# Chraftsman 13-33 536.889252



## Earnest E Dever (Dec 27, 2019)

I got this blower a few years ago and did not use it. Today I got it running and noticed it must of had a engine fire. I need a primer hose and fuel line. It looks like the fuel line is 1/4 inch line not sure about the primer line. 
This looks like a pretty stout machine. I also notice it has a hydraulic drive..any thoughts or help would be appreciated thanks


----------



## HCBPH (Mar 8, 2011)

Welcome to the forum. As far as fuel or primer lines go, I have a place called Fleet Farm near my place that sells packages of each for a reasonable price.
If you can't find it at your local small engine parts place, check out your local farm supply places.
Can't help you on your transmission, it's newer than the ones I work on.
Good luck.


----------



## Kiss4aFrog (Nov 3, 2013)

:welcome: to SBF Earnest

Any chance you are joining us from Canada ? If you have any piece of the fuel line and primer line you can take them to an auto parts store and they can usually match it up with something. On the fuel like it's important to get something that has a similar OD. I say this because I like to use fuel injection hose in place of any gas line I'm replacing. Problem is that FI hose is thicker due it being stronger and when trying to use it on a small engine and it's run under the cooling shroud it's a very tight fit.

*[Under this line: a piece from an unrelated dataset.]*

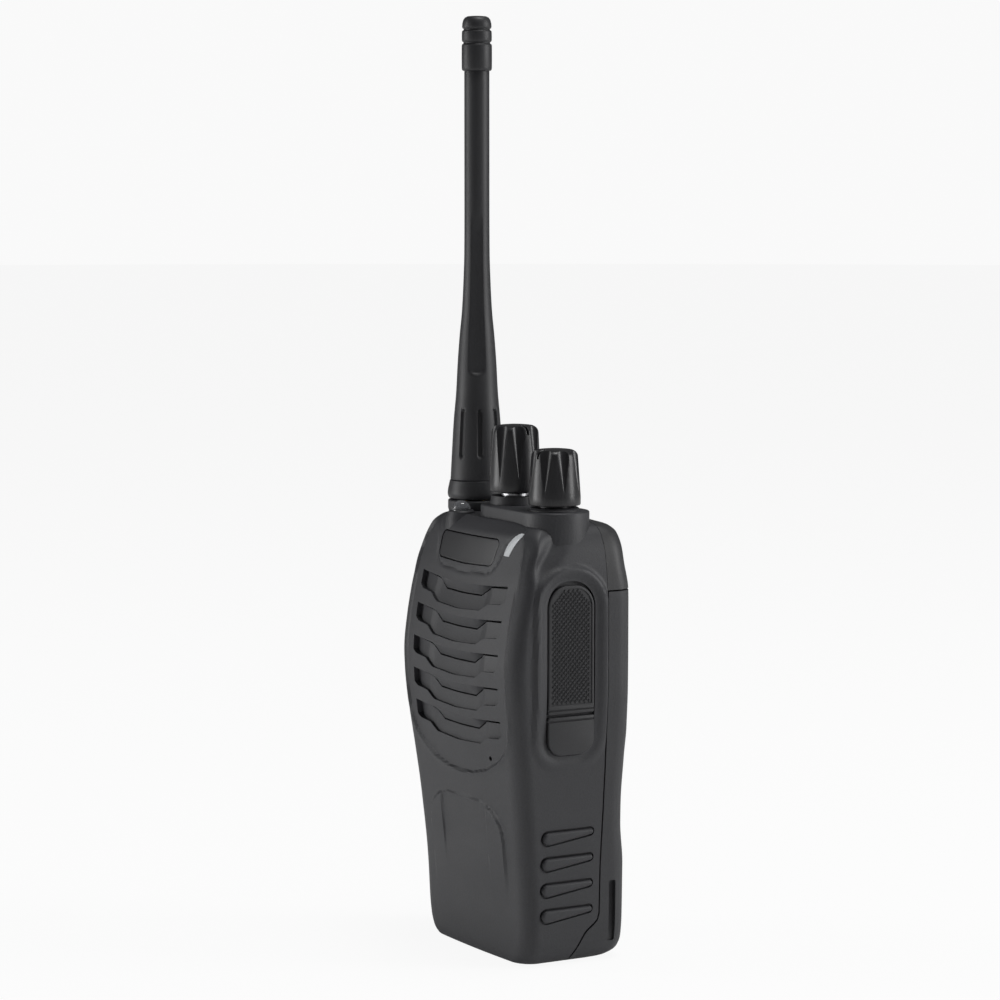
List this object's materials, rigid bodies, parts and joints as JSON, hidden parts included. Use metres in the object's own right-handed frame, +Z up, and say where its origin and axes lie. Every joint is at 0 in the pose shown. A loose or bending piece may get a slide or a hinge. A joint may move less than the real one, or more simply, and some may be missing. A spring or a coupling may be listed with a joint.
{
  "type": "two way radio",
  "caption": "Compact handheld two-way radio with stub antenna, channel and volume knobs, side talk button, jack cover and slide-off battery.",
  "frame": {"origin": "centre of the box's foot: the antenna socket end is up, the base stands on Z = 0", "axes": "+Z up along the antenna, +X to the accessory jack side, +Y to the battery at the back; the speaker faces -Y"},
  "size_m": [0.0614, 0.0372, 0.2397],
  "materials": {
    "case_plastic": "fine grained charcoal moulding",
    "battery_plastic": "fine grained charcoal moulding",
    "knob_plastic": "satin black moulding",
    "nameplate_film": "satin grey-black film",
    "cover_rubber": "matte moulded rubber",
    "key_rubber": "matte moulded rubber",
    "antenna_rubber": "matte moulded rubber",
    "mic_rubber": "soft rubber boot",
    "light_pipe": "frosted light guide",
    "lamp_lens": "clear epoxy dome",
    "felt": "black acoustic felt",
    "cone_paper": "coated paper cone",
    "basket_steel": "dark plated steel",
    "magnet_steel": "zinc plated steel",
    "circuit_board": "green solder mask",
    "shield_tin": "tin plated sheet",
    "chassis_metal": "black painted die casting",
    "screw_steel": "zinc plated",
    "switch_metal": "nickel plated",
    "nut_black": "black oxide",
    "jack_plastic": "black moulding",
    "gold_contact": "gold flash",
    "cell_foil": "pouch foil"
  },
  "bodies": {
    "radio": {"front_case": "case_plastic", "speaker_felt": "felt", "speaker_frame": "basket_steel", "speaker_cone": "cone_paper", "speaker_magnet": "magnet_steel", "microphone": "switch_metal", "mic_boot": "mic_rubber", "status_light_guide": "light_pipe", "torch_led": "lamp_lens", "nameplate": "nameplate_film", "main_pcb": "circuit_board", "rf_shield": "shield_tin", "chassis": "chassis_metal", "chassis_screws": "screw_steel", "antenna_socket": "gold_contact", "antenna_socket_nut": "gold_contact", "volume_pot": "switch_metal", "channel_switch": "switch_metal", "control_nuts": "nut_black", "jack_block": "jack_plastic", "jack_cover_anchor": "cover_rubber", "side_board": "circuit_board", "side_switches": "switch_metal", "power_contacts": "gold_contact"},
    "volume_control": {"volume_knob": "knob_plastic", "volume_shaft": "nut_black"},
    "channel_control": {"channel_knob": "knob_plastic", "channel_shaft": "nut_black"},
    "ptt": {"ptt_button": "key_rubber"},
    "monitor": {"monitor_key": "key_rubber"},
    "torch": {"torch_key": "key_rubber"},
    "cover": {"jack_cover": "cover_rubber"},
    "battery": {"battery_shell": "battery_plastic", "battery_lid": "battery_plastic", "battery_cell": "cell_foil", "battery_board": "circuit_board", "battery_terminals": "gold_contact", "charge_contacts": "gold_contact"},
    "latch": {"battery_latch": "battery_plastic"},
    "antenna_lifted": {"antenna_connector": "gold_contact"},
    "antenna": {"antenna_sheath": "antenna_rubber", "antenna_tip_cap": "antenna_rubber", "antenna_core": "gold_contact"}
  },
  "joints": [
    {"name": "volume_turn", "type": "hinge", "parent": "radio", "child": "volume_control", "pos_m": [0.019, 0.0006, 0.118], "axis": [0, 0, 1], "range_deg": [-300, 0]},
    {"name": "channel_turn", "type": "hinge", "parent": "radio", "child": "channel_control", "pos_m": [-0.0007, 0.0006, 0.118], "axis": [0, 0, 1], "range_deg": [-337.5, 0]},
    {"name": "ptt_press", "type": "slide", "parent": "radio", "child": "ptt", "axis": [1, 0, 0], "range_m": [0, 0.001], "stiffness_N_per_m": 1500, "springref_m": -0.0005},
    {"name": "monitor_press", "type": "slide", "parent": "radio", "child": "monitor", "axis": [1, 0, 0], "range_m": [0, 0.0003], "stiffness_N_per_m": 3000, "springref_m": -0.0003},
    {"name": "torch_press", "type": "slide", "parent": "radio", "child": "torch", "axis": [1, 0, 0], "range_m": [0, 0.0003], "stiffness_N_per_m": 3000, "springref_m": -0.0003},
    {"name": "cover_open", "type": "hinge", "parent": "radio", "child": "cover", "pos_m": [0.0306, -0.001, 0.0646], "axis": [0, 1, 0], "range_deg": [0, 120], "stiffness_Nm_per_rad": 0.0015, "springref_deg": -17.19},
    {"name": "battery_slide", "type": "slide", "parent": "radio", "child": "battery", "axis": [0, 0, -1], "range_m": [0, 0.015]},
    {"name": "latch_release", "type": "slide", "parent": "battery", "child": "latch", "axis": [0, 1, 0], "range_m": [0, 0.0025], "stiffness_N_per_m": 600, "springref_m": -0.001},
    {"name": "antenna_lift", "type": "slide", "parent": "radio", "child": "antenna_lifted", "axis": [0, 0, 1], "range_m": [0, 0.005]},
    {"name": "antenna_turn", "type": "hinge", "parent": "antenna_lifted", "child": "antenna", "pos_m": [-0.0204, 0.0006, 0.118], "axis": [0, 0, 1], "range_deg": [0, 2551.2]}
  ],
  "couplings": [
    {"joint": "antenna_turn", "follows": "antenna_lift", "rad_per_m": 8905.3}
  ]
}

Trans P43 - - > https://c.searspartsdirect.com/mmh/lis_pdf/OWNM/L0408166.pdf

.


----------



## Earnest E Dever (Dec 27, 2019)

Wow thanks for the manual. This looks like a good blower. I have never had one with a hydraulic drive or even seen one before. I bought it for $20 in peices with a bent valve. I only replaced the valves and head gasket. It runs great but it will smoke out the yard when I start it with white smoke?


----------